In the six years I was with Mom this brother visited for one weekend. He and his wife could go to Disneyland every other month. They could go on cruises. They could follow NASCAR where he played Mr. Big Shot. I begged him to come visit Mom but he wouldn’t come. Mom wasn’t important enough. When I told him that I was putting my stuff in storage to go live with Mom he tried to talk me out of it. He said I would regret it.
When cleaning out my Dad’s desk I found a letter from this brother to my Dad. I had always wondered why Dad suddenly became silent when it came to this brother. My brother admitted that he had been lying to Dad about attending the Columbia School of Broadcasting and was doing so well in the courses. He had dropped out. That betrayal really hurt Dad.
Mom would constantly ask me what my brother was doing and when was he coming to visit. She wanted to know how many times you can visit Disneyland and why couldn’t they come out to see her for a few days. I had no answer to give her that wouldn’t hurt her worse so I stayed quiet.
In the last few years of her life Mom and I became closer then we ever had. She still dotted on her spoiled rotten baby. She came to realize that her only daughter was smart. She came to realize that I loved her and would take good care of her. She came to realize that she needed me.
My Mom wanted to be cremated when she died and her ashes buried on Dad’s grave. She did not want a visitation at the funeral home or a fancy funeral Mass. She didn’t want a procession of cars to the gravesite. She was a modest woman and didn’t want a fuss. In the last few months of her life I talked to Mom about her dying wishes. I asked point blank if we could have a Memorial Mass so her family could come. She said it was okay because she did Memorial Masses for Dad all the time.
My youngest brother refused to come out to the Memorial Mass. His hypocrite of a wife had the audacity to tell me that Mike and I were dishonoring Mom by having a Memorial Mass. She claimed Mom wanted to be cremated and her ashes strewn in California along with the ashes of her dog Ruffles. A twenty-year-old conversation with a comment in passing while my Dad was still alive was what she was basing that on. They couldn’t be bothered to come and see her and ask her what her wishes were now. I was the one who asked.
Mom left a 94-year-old sister and nieces and nephews who loved her dearly. Her family had to be able to say goodbye. Memorial services are not for the dead they are for the living to be able to come together in their shared grief over the death of a loved one. Aunt Bird needed that Mass. Mom would never have denied her sister comfort. Her family asks about the other two brothers when Mike and I visit. They never ask about the youngest one.
Her youngest son though knows everything. He knows best. He is the smart one. He is the super Christian. He is the perfect one. Yet this perfect one thinks nothing about making smart-ass remarks on Facebook to a grandnephew with Asperger’s. His only niece, her minister husband and her three teenage children want nothing to do with him.
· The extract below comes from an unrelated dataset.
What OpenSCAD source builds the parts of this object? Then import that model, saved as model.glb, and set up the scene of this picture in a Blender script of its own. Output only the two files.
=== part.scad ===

In the last couple of days he has engaged in a smart-ass attack on my politics. He has made nasty remarks about the Daily Kos community. He has ridiculed me and pretends that he is only asking me to defend my beliefs. Well tonight I acted on my beliefs. I unfriended him and his wife permanently tonight. I believe that you can choose your friends but not your family but you don’t have to continue to put up with abuse. He whines that he can’t find a job. With his ego why would anyone hire him? He was fired from his last job because he was so egotistical and always telling everybody how wonderful he was and how the company couldn’t do without him. I have defended my political views constantly. He refuses to acknowledge half of what I have written. I refuse to engage in any more discussions with him. I have had all of the smart-ass comments I’m going to take.
I have watched this Daily Kos community come together on numerous occasions to help each other out. The people in the Grieving Room got me through the death of my Mom. The compassion and love I have seen here is awe inspiring.
I am tired of holding the anger in. I hated seeing my Mom hurt by this egotistical jerk that was her youngest son. His mocking of a child with Asperger’s shows just how cruel and jaded he really is. He can play big shot with his 700 Facebook friends. I have more important things to do with my life.
I do not regret for one moment putting my life on hold to become my Mom’s caregiver. I did everything I could to make her last few years happy. I cared for her the best I could but in the end death won. I will go through the rest of my life knowing that my Mom came to appreciate and really love me towards the end. I have something this brother will never have. I have a grandnephew with Asperger’s who puts his arms around me and says, “I love you Aunt Michele.” I have the knowledge that I never neglected my Mom and she went to her death knowing her only daughter loved her and cared for her and was always there for her.